When I host games at my home, my wife and I generally provide dinner and dessert for the gathering. We have had issues with picky eaters, who will either refuse to eat, or grumble and complain about how the food provided doesn't meet their preferences - even while reaching for a third helping! Picky eaters may not prevent meal-planning, but they do restrict choices and make the thing a complicated bother.

That issue transfers to gaming - it is all well and good to have your preferences in a game, but you must remember that you're in the context of a group, and a body of other gamers who may potentially play at your table. The more picky you are, the fewer games you can enjoy. Now, maybe you've had a stable group for a decade that isn't going anywhere, and your preferences all match. If so, that's great. But by and large that's not how gaming works, is it? Most of us don't that that luxury, and ought to be a little more open to compromises and flexibility.

And, taken to the extreme, some of us do sometimes seem to think that the rules are more important than the people. Around here, it produces edition warring, where the rules you play by are apparently more important than interacting well with your fellow human beings, to the point of being insensitive or rude, or even outright insulting and mean top real people. Certainly we shouldn't be beating each other over the head to have the rules we want individually. And a great way to avoid that is to cultivate a greater appreciation and openness for a variety of mechanical systems.
I don't see anyone saying they wouldn't play Next if invited to a game. I see consumers trying to determine if the game will be a good candidate for their "main" game of choice, or worth buying in to. Also, trying to steer development insofar as that's possible.

So I don't think your analogy is apt here.

-O
 

delericho

Legend
So, if we don't hear from them, how on earth do *you* know they are larger than either of the other two? You in a special psychic link with them, or something? Data source, or it's just another unsupported assertion like the OP.

That's fair. The claim that the pre-3e group is larger is indeed an unsupported assertion. However, the existence of a large pre-3e grouping is easily supported (see Dragonsfoot and the OSR), and it's also quite easily established that many of these would object to be bracketed with the 3e folks.

However, the existence of a silent majority of gamers who are not online is not unsupported - Wizards' estimates put the number of active gamers at some 6 million, while the communities here and at Wizards.com reflect only a minority of those. (But before you point it out - there's no evidence to support the statement that the intersection of not-online-gamers and pre-3e gamers is a majority view. That was, indeed, a mistake.)
 


Li Shenron

Legend
D&DN is going down the right path.

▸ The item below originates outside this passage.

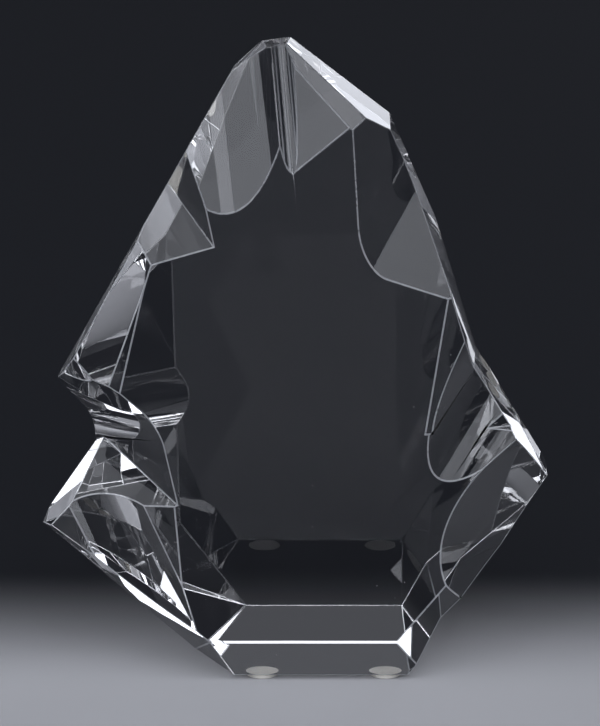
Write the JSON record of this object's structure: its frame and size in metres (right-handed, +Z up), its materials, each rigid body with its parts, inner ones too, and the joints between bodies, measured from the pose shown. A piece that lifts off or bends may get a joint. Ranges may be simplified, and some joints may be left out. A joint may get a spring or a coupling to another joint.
{
  "type": "crystal award",
  "caption": "Free-standing clear crystal award: a tall leaning block with flame-like hand-cut notches and scoops around a blank front face, standing on small stick-on bumper pads.",
  "frame": {"origin": "centre of the bounding box's bottom, on the surface it stands on", "axes": "+Z up, -Y out of the leaning front face's side, +X to the right seen from the front"},
  "size_m": [0.1708, 0.067, 0.2024],
  "materials": {
    "clear_crystal": "polished optical crystal",
    "bumper_vinyl": "matte cream",
    "adhesive_film": "soft adhesive"
  },
  "bodies": {
    "root": {"crystal_body": "clear_crystal", "bumper_pad_front_left": "bumper_vinyl", "pad_adhesive_front_left": "adhesive_film", "bumper_pad_front_right": "bumper_vinyl", "pad_adhesive_front_right": "adhesive_film", "bumper_pad_back_left": "bumper_vinyl", "pad_adhesive_back_left": "adhesive_film", "bumper_pad_back_right": "bumper_vinyl", "pad_adhesive_back_right": "adhesive_film"}
  },
  "joints": []
}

It will be a new game that people will buy. In much greater quantity than a 4E DMG3 all about the Epic Tier or another Heroes of the Friendless Wastes player's essentials book would have.

That's all that matters. They write books, people buy books, they make money, they spend money to write more books. The cycle continues.

And I have no sympathy for the player-base. Because if all this incessant complaining about the 4E rules by the 3E crowd and the D&DN rules by the 4E crowd about every single stinking little rule is any indication... is tells me that the player-base is fractured NOT because really of the games themselves... but because of each player's complete uncompromising unwillingness to make concessions to how they play their game. If it includes X they aren't play it! If it doesn't have Y, then they're not switching! Really, it's no wonder players can't find groups to play with... because they've gone so over the bend about every single nitpicky little thing that every single player has become an island unto themselves.

Player in Nebraska today: "If Next doesn't include the Warlord as a class, then I'm not switching to the game when it comes out!!! They've lost me as a customer!"

Cut to same player 3 years from now: "I can't find anyone to play non-Essentials 4E with me in my area!"

About time someone said it. That's pretty much the reason why I prefer gaming with casual players (who unfortunately don't buy many books tho).